Hacker News new | ask | show | jobs
by Muximize 2733 days ago
Isn't this also what the Julia team is trying to do? https://julialang.org/blog/2018/12/ml-language-compiler
1 comments

We are building tooling which will allow you to put together differential equations and neural networks in any way you please. This is just one way of putting the two together. The applications we were looking at are different, but it utilize similar tooling. We have forward-mode, reverse-mode, forward sensitivity analysis, and adjoint sensitivity analysis (the method mentioned here, which is actually from at least the 90's) implemented and tested with the DifferentialEquations.jl integrators. We had a recent paper exploring the timing differences between the different sensitivity analysis (gradient calculation) methods:

https://arxiv.org/abs/1812.01892

The neural ODE falls into the case where the number of parameters is large, and so the traditional adjoint methods seem to do best there when optimized. So in some sense, we aren't "trying" to do it, but have had library implementations for these gradient calculations for a few years now. The documentation is here: http://docs.juliadiffeq.org/latest/analysis/sensitivity.html

But we are heading in new directions with this as well. The traditional adjoints seem to do best here because of inefficiencies with tracing-based reverse-mode autodiffs like the kind found in Flux.jl or Autograd. Basically, those kinds of tape-based autodiffs rely on each operation being expensive, which isn't true for the internals of an ODE solver (but tends to be true for applications like neural nets where large matrix multiplications dominate). This means that the overhead of building the tape is really noticable and thus it doesn't do well in this application. Additionally, the tape is dependent on the input because the trace of the operations is dependent on what branches are taken. This means that, even if the ODE solver is fully optimized and every piece is JIT compiled, the backprop tape itself cannot be compiled and saved. Again, this isn't an issue for large matmuls, but this is another factor that comes into play when the operations are not sufficiently costly.

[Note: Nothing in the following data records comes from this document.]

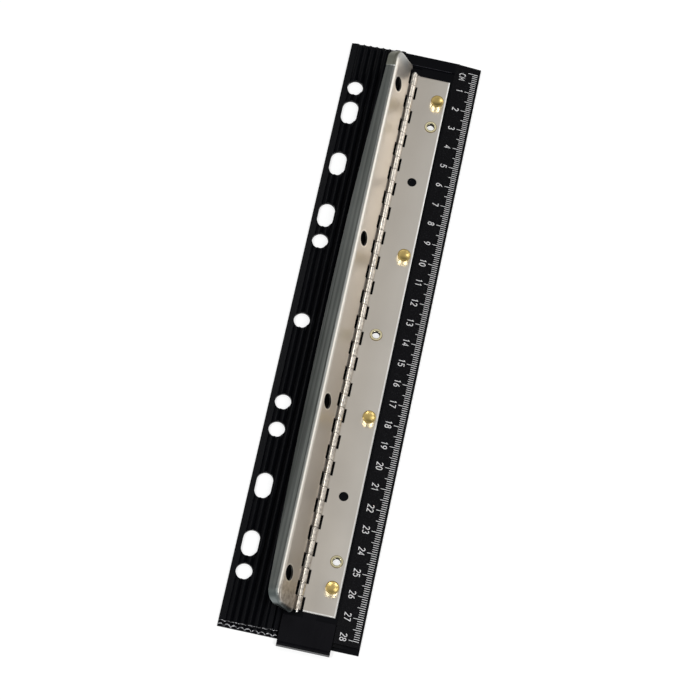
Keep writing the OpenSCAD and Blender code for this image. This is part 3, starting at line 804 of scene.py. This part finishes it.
def make_world():
    world = bpy.data.worlds.new("world")
    bpy.context.scene.world = world
    s = Tree(world, "OutputWorld")
    tc = s.node("TexCoord")
    x, y, z = s.node("SeparateXYZ", {0: tc.outputs["Generated"]}).outputs
    up = s.times(s.level(z, *UP_Z, 0.0, SKY_TOP), s.level(y, *REAR_DIR, REAR_PART, 1.0))
    sky = s.add(up, s.level(x, *SIDE_DIR, SKY_LEFT, SKY_RIGHT))
    ring = s.level(z, *RING_Z, GLOW, 0.0)
    patch = s.times(s.level(y, *PATCH_Y, 1.0, 0.0), s.level(z, *PATCH_Z, GLOW, 0.0))
    hue = s.mix(s.rise(x, *HUE_DIR), HUE_LEFT, HUE_RIGHT)
    light = s.node("Background", {"Color": hue, "Strength": s.most(sky, s.most(ring, patch))})
    white = s.node("Background", {"Color": WHITE, "Strength": 1.0})
    backdrop = s.times(s.seen_directly(), s.level(z, *BACKDROP_Z, 1.0, 0.0))
    s.put(s.out.inputs[0], s.node("MixShader", {0: backdrop, 1: light, 2: white}))


# Lamps in metres and watts: name, place, aim, size, power
LAMPS = [
    ("lamp_right", (0.46, 0.37, 0.32), (0, 0.14, 0), (0.27, 0.25), 0.47),
    ("lamp_upper_left", (-0.56, 0.5, 1.19), (0, 0, 0), (0.35, 0.35), 2.4),
    ("lamp_top_right", (0.44, -0.33, 0.95), (0, 0, 0), (0.26, 0.26), 3.2),
    ("lamp_top_left", (-0.44, -0.33, 0.95), (0, 0, 0), (0.26, 0.26), 3.2),
]


def make_lamp(name, at, aim, size, power):
    light = bpy.data.lights.new(name, "AREA")
    light.shape = "RECTANGLE"
    light.size, light.size_y = size
    light.energy = power
    o = bpy.data.objects.new(name, light)
    bpy.context.scene.collection.objects.link(o)
    o.location = at
    o.rotation_euler = (Vector(aim) - Vector(at)).to_track_quat("-Z", "Y").to_euler()


make_camera()
make_world()
make_floor()
for lamp in LAMPS:
    make_lamp(*lamp)
dress_nodes()
make_eyelets()
ruler_ink = ink("ruler_ink")
ruler_ticks(ruler_ink)
ruler_numbers(ruler_ink)
make_worn_edges()

bpy.context.scene.view_settings.view_transform = "Standard"
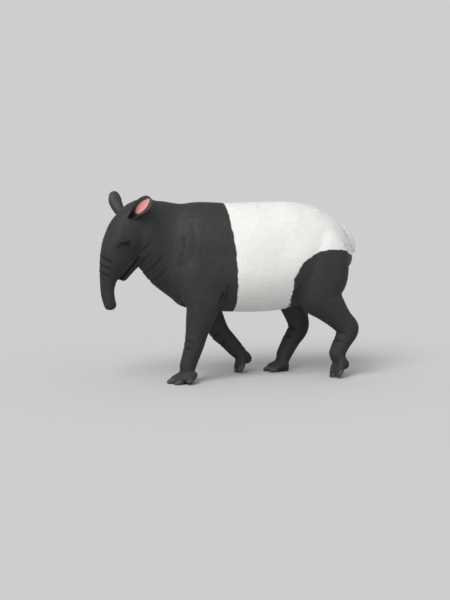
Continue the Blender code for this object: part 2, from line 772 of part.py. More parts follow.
def build():
    for obj in list(bpy.data.objects):
        bpy.data.objects.remove(obj)

    forms = [torso_form(), neck_form(), head_form(SKULL), head_form(JAW)]
    hooves, fetlocks = {}, {}
    for name in FEET:
        kind, which = name.split("_")
        side = 1 if which == "left" else -1
        joints, girths = (FORE_JOINTS, FORE_GIRTHS) if kind == "fore" else (HIND_JOINTS, HIND_GIRTHS)
        flesh, hooves[name], fetlocks[name] = foot_forms(name, side, girths[-1][2])
        forms += [leg_form([*joints[which], fetlocks[name]], girths, side), *flesh]

    pieces = parted(fused(forms), fetlocks)
    for name, by_toe in hooves.items():
        foot = name.replace("_", "foot_")
        pieces[foot] = cut(pieces[foot], [under_floor(), *(grown(hoof) for hoof in by_toe.values())])
    tail = tail_solid()
    for name in ("rump", "thigh_left", "thigh_right"):
        pieces[name] = cut(pieces[name], [grown(tail)])
    ears = {which: ear_solid(which) for which in EAR_POINTS}
    pieces["head"], eyes = head_solid(pieces["head"], ears)

    for name, mesh in pieces.items():
        place(name, mesh, WHITE_COAT if name in ("barrel", "rump") else BLACK_COAT)
    place("tail", tail, WHITE_COAT)
    for which in EAR_POINTS:
        place(f"ear_{which}", ears[which], BLACK_COAT)
        place(f"eye_{which}", eyes[which], EYE_FINISH)
    for name, by_toe in hooves.items():
        for toe, hoof in by_toe.items():
            place(f"hoof_{name}_{toe}", hoof, HOOF_FINISH)


build()
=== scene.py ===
"""Malayan tapir as a still, life-size model: skin, short coat, ears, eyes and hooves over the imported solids.

Metres, +Z up. The head points along -Y, the animal's left is +X and the floor is z = 0.
"""

import math

import bmesh
import bpy
import numpy as np
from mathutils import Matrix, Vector
from mathutils.bvhtree import BVHTree


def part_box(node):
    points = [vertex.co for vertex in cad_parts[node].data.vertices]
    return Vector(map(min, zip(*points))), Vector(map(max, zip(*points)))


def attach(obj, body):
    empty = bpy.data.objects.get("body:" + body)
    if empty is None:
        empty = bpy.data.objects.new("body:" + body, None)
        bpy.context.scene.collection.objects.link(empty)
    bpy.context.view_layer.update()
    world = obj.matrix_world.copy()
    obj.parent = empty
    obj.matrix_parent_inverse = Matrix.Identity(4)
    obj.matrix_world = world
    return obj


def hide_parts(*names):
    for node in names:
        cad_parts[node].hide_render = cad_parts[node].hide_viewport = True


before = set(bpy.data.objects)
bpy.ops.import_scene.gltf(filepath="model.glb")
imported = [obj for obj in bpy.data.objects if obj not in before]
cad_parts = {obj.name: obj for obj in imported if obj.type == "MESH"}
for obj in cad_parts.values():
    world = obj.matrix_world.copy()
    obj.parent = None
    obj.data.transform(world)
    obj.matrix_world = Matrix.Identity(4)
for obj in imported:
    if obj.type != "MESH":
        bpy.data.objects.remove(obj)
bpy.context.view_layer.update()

# Camera
# The picture shows the animal's left side, a little from the front and from above. It is flat, as
# through a long lens, so the camera stands well back.
VIEW_AZIMUTH = math.radians(78)
VIEW_ELEVATION = math.radians(7)
PICTURE_HEIGHT = 3.63  # of the real scene, at the animal
CAMERA_DISTANCE = 9.0
SENSOR = 36.0
AIM_RIGHT = -0.018
AIM_UP = 0.4635


def placed(name, data):
    """A new object of the scene."""
    new = bpy.data.objects.new(name, data)
    bpy.context.scene.collection.objects.link(new)
    return new


to_camera = Vector(
    (
        math.sin(VIEW_AZIMUTH) * math.cos(VIEW_ELEVATION),
        -math.cos(VIEW_AZIMUTH) * math.cos(VIEW_ELEVATION),
        math.sin(VIEW_ELEVATION),
    )
)
picture_right = Vector((math.cos(VIEW_AZIMUTH), math.sin(VIEW_AZIMUTH), 0.0))
picture_up = to_camera.cross(picture_right)
camera = placed("camera", bpy.data.cameras.new("camera"))
camera.data.sensor_width = SENSOR
camera.data.lens = SENSOR * CAMERA_DISTANCE / PICTURE_HEIGHT
camera.location = picture_right * AIM_RIGHT + picture_up * AIM_UP + to_camera * CAMERA_DISTANCE
camera.rotation_mode = "QUATERNION"
camera.rotation_quaternion = (-to_camera).to_track_quat("-Z", "Y")
bpy.context.scene.camera = camera
bpy.context.scene.view_settings.view_transform = "Standard"

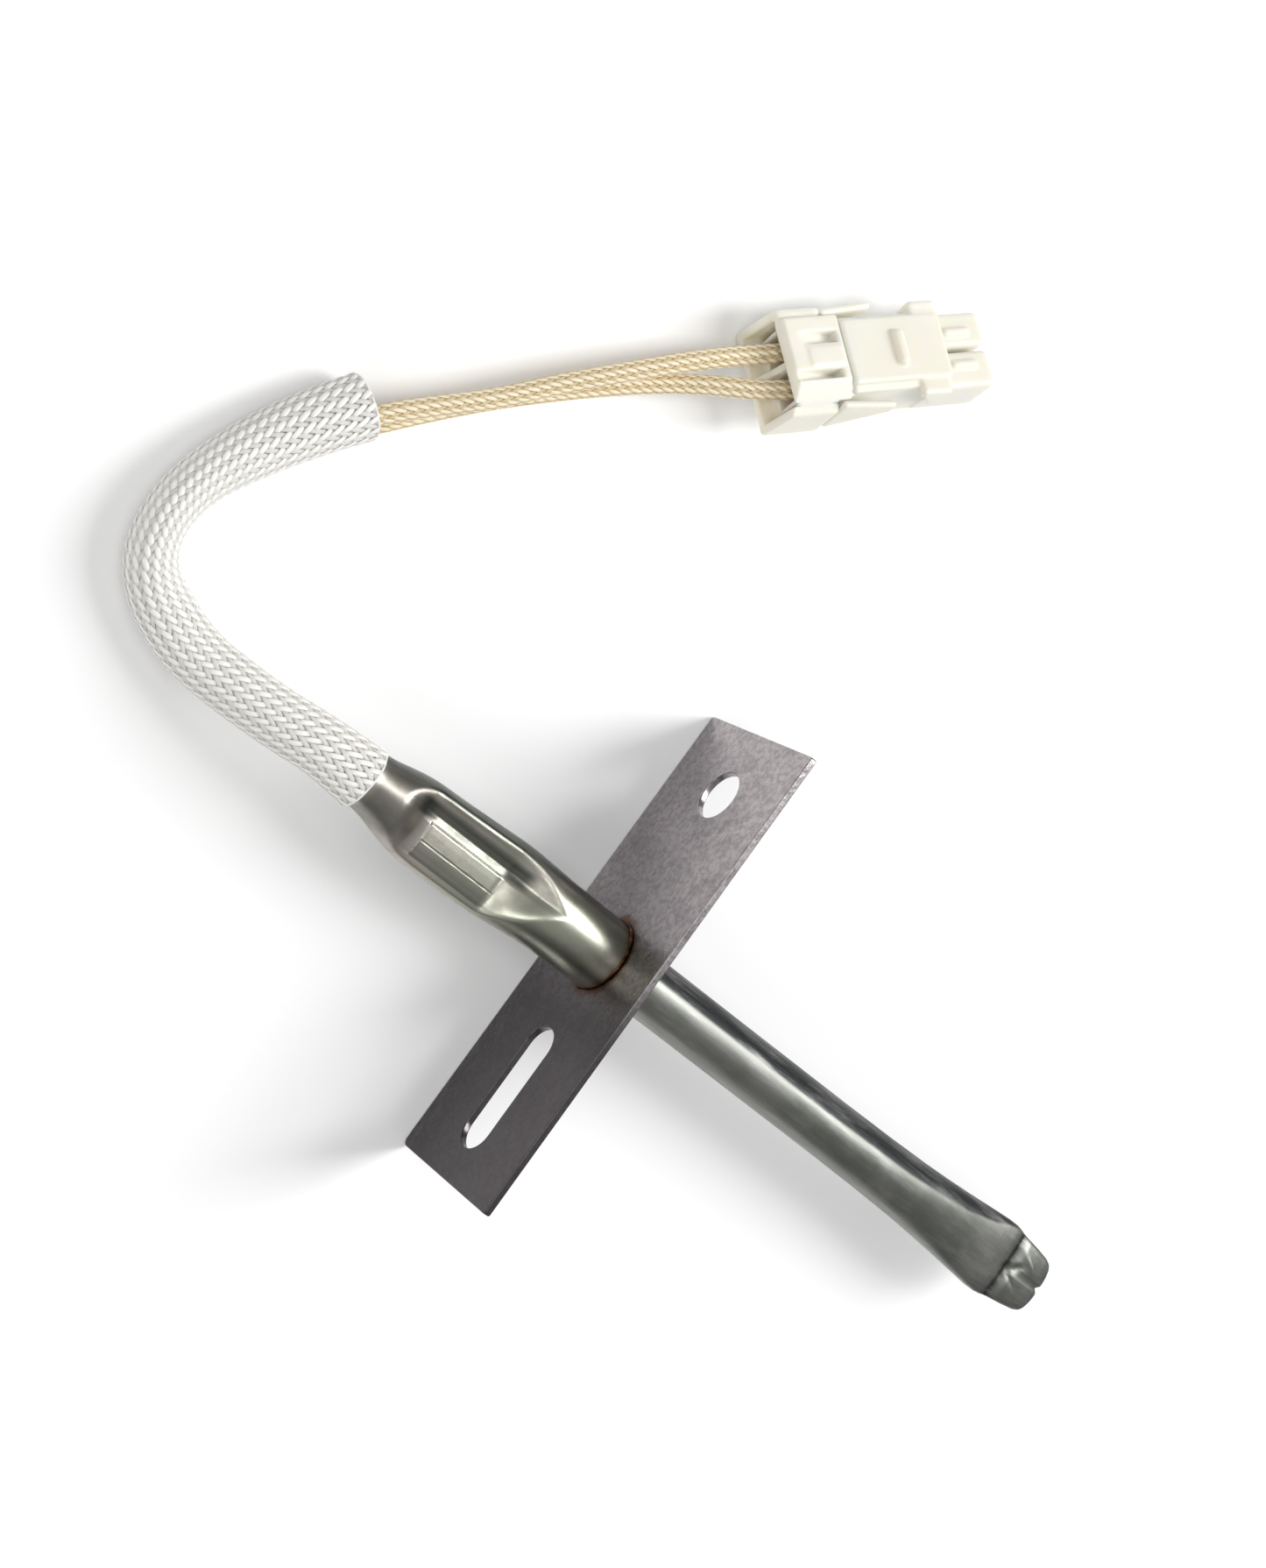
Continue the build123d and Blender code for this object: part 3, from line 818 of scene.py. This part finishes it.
def make_arm(name, side):
    """A blade that runs on from the hood's wall and tapers from below towards its tip."""
    wall, tip = side * HOOD_SIDE, side * ARM_REACH
    low, high = wall - ARM_HALF, wall + ARM_HALF
    solid = Field((4.8, min(low, tip) - 0.4, -3.2), (12.2, max(high, tip) + 0.4, 3.6), FINE_STEP)
    solid.add(solid.box((5.33, low, -2.5), (11.3, high, 2.95), 0.36, side * FLARE, (ARM_HINGE_U, wall)))
    solid.cut(past_slope(solid.w, -2.7, solid.u - 5.2, 0.72))
    plug_piece(f"{name}_blade", solid, name, name)


connector = make_housing()
make_lock()
make_arm("lock_arm_far", 1)
make_arm("lock_arm_near", -1)


# ---- Shaping ----
def smooth_min(a, b, width):
    """The lower of two heights, with the corner between them rounded."""
    h = np.clip(0.5 + 0.5 * (b - a) / width, 0.0, 1.0)
    return b * (1 - h) + a * h - width * h * (1 - h)


def band(value, low, high, low_soft, high_soft):
    """1 between two values, falling to 0 beyond them over soft widths."""
    rise = np.clip((value - low) / low_soft + 0.5, 0.0, 1.0)
    fall = np.clip((high - value) / high_soft + 0.5, 0.0, 1.0)
    return (rise * rise * (3 - 2 * rise)) * (fall * fall * (3 - 2 * fall))


def hump(value, centre, width):
    """A bell curve that is 1 at its centre."""
    return np.exp(-(((value - centre) / width) ** 2))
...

However, the blog post you link to discusses source-to-source AD as an alternative. Source-to-source builds the backprop code directly from the full source, doing both branches at the same time. This means you can AD the source and then compile it. This methodology solves the issues we found with tracing-based autodifferentiation for this application, so I'll be happy when we get to testing it. Zygote.jl isn't quite ready for source-to-source AD on the full DifferentialEquations.jl code, but it's getting close.